Re: Simultaneous gc and repack
- Date: Thu, 13 Apr 2017 11:35:16 -0700
- From: Jacob Keller <jacob.keller@xxxxxxxxx>
- Subject: Re: Simultaneous gc and repack
On Thu, Apr 13, 2017 at 11:28 AM, David Turner <novalis@xxxxxxxxxxx> wrote:
> On Thu, 2017-04-13 at 12:08 -0600, Martin Fick wrote:
>> On Thursday, April 13, 2017 11:03:14 AM Jacob Keller wrote:
>> > On Thu, Apr 13, 2017 at 10:31 AM, David Turner
>> <novalis@xxxxxxxxxxx> wrote:
>> > > Git gc locks the repository (using a gc.pid file) so
>> > > that other gcs don't run concurrently. But git repack
>> > > doesn't respect this lock, so it's possible to have a
>> > > repack running at the same time as a gc. This makes
>> > > the gc sad when its packs are deleted out from under it
>> > > with: "fatal: ./objects/pack/pack-$sha.pack cannot be
>> > > accessed". Then it dies, leaving a large temp file
>> > > hanging around.
>> > >
>> > > Does the following seem reasonable?
>> > >
>> > > 1. Make git repack, by default, check for a gc.pid file
>> > > (using the same logic as git gc itself does).
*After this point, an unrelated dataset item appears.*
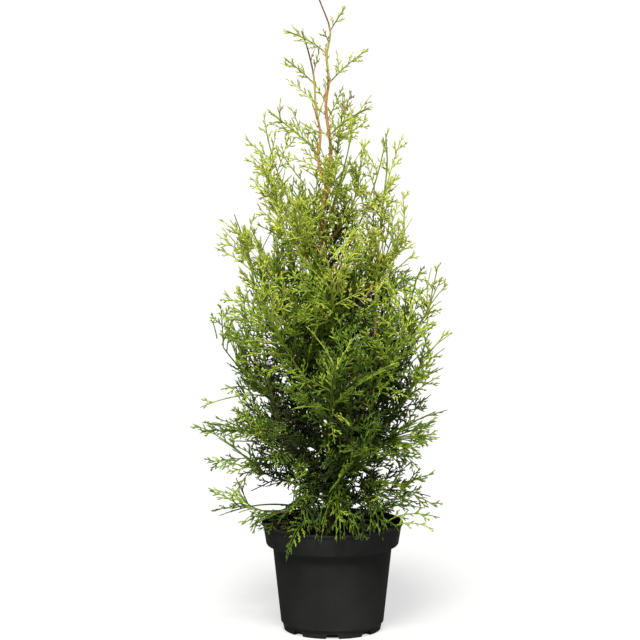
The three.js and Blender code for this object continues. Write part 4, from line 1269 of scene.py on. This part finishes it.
def drain_cutters():
    """The wedges that cut the drain notches: narrower at the top, with rounded corners."""
    deep = DRAIN["outer_radius"] - DRAIN["inner_radius"]
    middle = (DRAIN["outer_radius"] + DRAIN["inner_radius"]) / 2
    cutters = []
    for i in range(DRAIN["count"]):
        select_only()
        bpy.ops.mesh.primitive_cube_add(size=1, location=(middle * MM, 0, 0))
        cutter = bpy.context.object
        cutter.scale = (deep * MM, DRAIN["foot"] * MM, 2 * DRAIN["height"] * MM)
        bpy.ops.object.transform_apply(location=True, rotation=True, scale=True)
        bpy.ops.object.mode_set(mode="EDIT")
        select_edges(lambda edge: all(vert.co.z > 0 for vert in edge.verts))
        narrow = DRAIN["top"] / DRAIN["foot"]
        bpy.ops.transform.resize(value=(1, narrow, 1))
        select_edges(lambda edge: all(vert.co.z > 0 for vert in edge.verts)
                     and abs(edge.verts[0].co.y - edge.verts[1].co.y) < MM)
        bpy.ops.mesh.bevel(offset=DRAIN["corner"] * MM, segments=3)
        bpy.ops.object.mode_set(mode="OBJECT")
        cutter.rotation_euler = (0, 0, math.radians(270 + 360 * i / DRAIN["count"]))
        bpy.ops.object.transform_apply(location=True, rotation=True, scale=True)
        cutters.append(cutter)
    select_only(*cutters)
    bpy.ops.object.join()
    return bpy.context.object


def add_pot():
    profile = [(63.5, 0), (65, 0.9), (66.5, 9), (69, 12), (80, 114), (86, 116.4), (88.2, 117.6), (89, 119),
               (93, 143.4), (93.6, 144), (94.6, 144.2), (95, 144.8), (95, 146.2), (94.6, 146.8),
               (94, 147), (92.6, 147), (92.1, 146.7), (91.3, 144), (87.2, 119), (78.2, 115.8), (67.2, 12),
               (63.2, 3)]
    pot = raised_shell("nursery_pot", profile, 144)
    cutters = drain_cutters()
    select_only(pot)
    notches = pot.modifiers.new("drain notches", "BOOLEAN")
    notches.operation = "DIFFERENCE"
    notches.solver = "EXACT"
    notches.object = cutters
    bpy.ops.object.modifier_apply(modifier=notches.name)
    bpy.data.objects.remove(cutters, do_unlink=True)
    bpy.ops.object.shade_smooth_by_angle(angle=math.radians(28))
    pot.data.materials.append(pot_material())
    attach(pot, "root")
    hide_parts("pot")


BED = {"edge": 89.3, "height": 136.2, "mound": 2.6, "crumbs": 1100, "largest": 3.4, "smallest": 0.9,
       "lumpy_above": 130, "lumpy_within": 87, "clod": 9, "lift": 4.2}


def spun(a, b, angle):
    return a * np.cos(angle) - b * np.sin(angle), a * np.sin(angle) + b * np.cos(angle)


def crumb_parts():
    """Loose crumbs and fibres of peat on the bed: squashed eight-sided lumps of every size and turn."""
    rng = np.random.default_rng(11)
    n = BED["crumbs"]
    corners = np.array([(1, 0, 0), (0, 1, 0), (-1, 0, 0), (0, -1, 0), (0, 0, 1), (0, 0, -1)], float)
    faces = np.array([(0, 1, 4), (1, 2, 4), (2, 3, 4), (3, 0, 4), (1, 0, 5), (2, 1, 5), (3, 2, 5), (0, 3, 5)])
    size = mix(BED["smallest"], BED["largest"], rng.random(n) ** 2.5)
    stretch = np.stack([size * rng.uniform(0.8, 1.9, n), size * rng.uniform(0.5, 1, n),
                        size * rng.uniform(0.4, 0.8, n)], axis=1)
    lumps = corners[None] * stretch[:, None] * rng.uniform(0.75, 1.25, (n, 6, 1))
    heading, roll = rng.uniform(0, 2 * math.pi, n), rng.uniform(-0.5, 0.5, n)
    x, y, z = np.moveaxis(lumps, -1, 0)
    y, z = spun(y, z, roll[:, None])
    x, y = spun(x, y, heading[:, None])
    way, out = rng.uniform(0, 2 * math.pi, n), np.sqrt(rng.uniform(0.01, 0.93, n)) * BED["edge"]
    verts = np.stack([x + (out * np.cos(way))[:, None], y + (out * np.sin(way))[:, None],
                      z + bed_height(out)[:, None]], axis=-1)
    starts = (np.arange(n) * 6)[:, None, None]
    slots = np.repeat(rng.random(n) < 0.3, 8).astype(int)
    return verts.reshape(-1, 3), (faces[None] + starts).reshape(-1, 3), slots


def bed_height(radius):
    """The compost's height: a low mound round the stem."""
    return BED["height"] + BED["mound"] * np.cos(np.clip(radius / BED["edge"], 0, 1) * math.pi / 2)


def add_compost():
    rings = [(88, 136.3)] + [(r, float(bed_height(r))) for r in (82, 74, 66, 58, 50, 42, 34, 26, 18, 10)]
    profile = [(60, 8), (66, 13), (77, 116), (86.5, 119.5), (89.3, 136.2)] + rings
    bed = raised_shell("compost_bed", profile, 96)
    top = bed.vertex_groups.new(name="top")
    top.add([v.index for v in bed.data.vertices if v.co.z > BED["lumpy_above"] * MM
             and math.hypot(v.co.x, v.co.y) < BED["lumpy_within"] * MM], 1, "REPLACE")
    clods = bpy.data.textures.new("clods", "CLOUDS")
    clods.noise_scale = BED["clod"] * MM
    lumpy = bed.modifiers.new("lumpy top", "DISPLACE")
    lumpy.texture = clods
    lumpy.vertex_group = "top"
    lumpy.direction = "Z"
    lumpy.strength = BED["lift"] * MM
    bpy.ops.object.modifier_apply(modifier=lumpy.name)
    bpy.ops.object.shade_smooth_by_angle(angle=math.radians(50))
    peat = compost_material("moist peat compost", "1a100b", "43291a")
    bed.data.materials.append(peat)
    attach(bed, "root")
    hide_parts("compost")
    crumbs = mesh_from("compost_crumbs", [crumb_parts()],
                       [peat, compost_material("red-brown peat fibre", "3a1c10", "6b3a22")])
    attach(crumbs, "root")


# ---- Studio ------------------------------------------------------

PIXEL = 1.332 * MM  # at the stem's distance
VIEW_CENTRE = (-0.0166, 0.0, 0.4207)
VIEW_RISE = 9.0
VIEW_DISTANCE = 5.5
SENSOR = 36.0


def add_camera():
    data = bpy.data.cameras.new("camera")
    camera = bpy.data.objects.new("camera", data)
    bpy.context.scene.collection.objects.link(camera)
    rise = math.radians(VIEW_RISE)
    camera.location = (VIEW_CENTRE[0], -VIEW_DISTANCE * math.cos(rise),
                       VIEW_CENTRE[2] + VIEW_DISTANCE * math.sin(rise))
    camera.rotation_euler = (math.pi / 2 - rise, 0, 0)
    data.sensor_width = SENSOR
    data.lens = SENSOR * VIEW_DISTANCE / (640 * PIXEL)
    data.clip_end = 100
    bpy.context.scene.camera = camera


def add_sun(name, heading, rise, strength, spread, colour):
    """A broad soft light from a heading and height."""
    data = bpy.data.lights.new(name, "SUN")
    data.energy = strength
    data.angle = math.radians(spread)
    data.color = colour
    light = bpy.data.objects.new(name, data)
    light.rotation_euler = (math.radians(90 - rise), 0, math.radians(heading + 90))
    bpy.context.scene.collection.objects.link(light)


def add_studio():
    world = bpy.data.worlds.new("soft white room")
    world.use_nodes = True
    world.node_tree.nodes["Background"].inputs["Color"].default_value = (1, 1, 1, 1)
    world.node_tree.nodes["Background"].inputs["Strength"].default_value = 0.03
    bpy.context.scene.world = world
    select_only()
    bpy.ops.mesh.primitive_plane_add(size=80, location=(0, 0, 0))
    floor = bpy.context.object
    floor.name = "floor"
    material, tree, shader = new_material("matt white paper")
    shader.inputs["Base Color"].default_value = (0.18, 0.18, 0.18, 1)
    shader.inputs["Roughness"].default_value = 0.9
    shader.inputs["Emission Color"].default_value = (1, 1, 1, 1)
    shader.inputs["Emission Strength"].default_value = 0.68
    floor.data.materials.append(material)
    add_sun("key", -96, 58, 7.0, 18, (1.0, 0.99, 0.96))
    add_sun("fill", -84, 16, 0.5, 40, (0.98, 0.99, 1.0))
    bpy.context.scene.view_settings.view_transform = "Standard"


plan = crown_plan()
add_camera()
add_studio()
add_pot()
add_compost()
add_limbs(plan)
add_foliage(plan)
>> > > 2. Provide a --force option to git repack to ignore said
>> > > check. 3. Make git gc provide that --force option when
>> > > it calls repack under its own lock.
>> > What about just making the code that calls repack today
>> > just call gc instead? I guess it's more work if you don't
>> > strictly need it but..?
>> There are many scanerios where this does not achieve the
>> same thing. On the obvious side, gc does more than
>> repacking, but on the other side, repacking has many
>> switches that are not available via gc.
>> Would it make more sense to move the lock to repack instead
>> of to gc?
> Other gc operations might step on each other too (e.g. packing refs).
> That would be less bad (and less common), but it still seems worth
It sounds like your original solution would work, though I wouldn't
use "force" and I would either not document or document with "this is
only meant to be used by git-gc internally"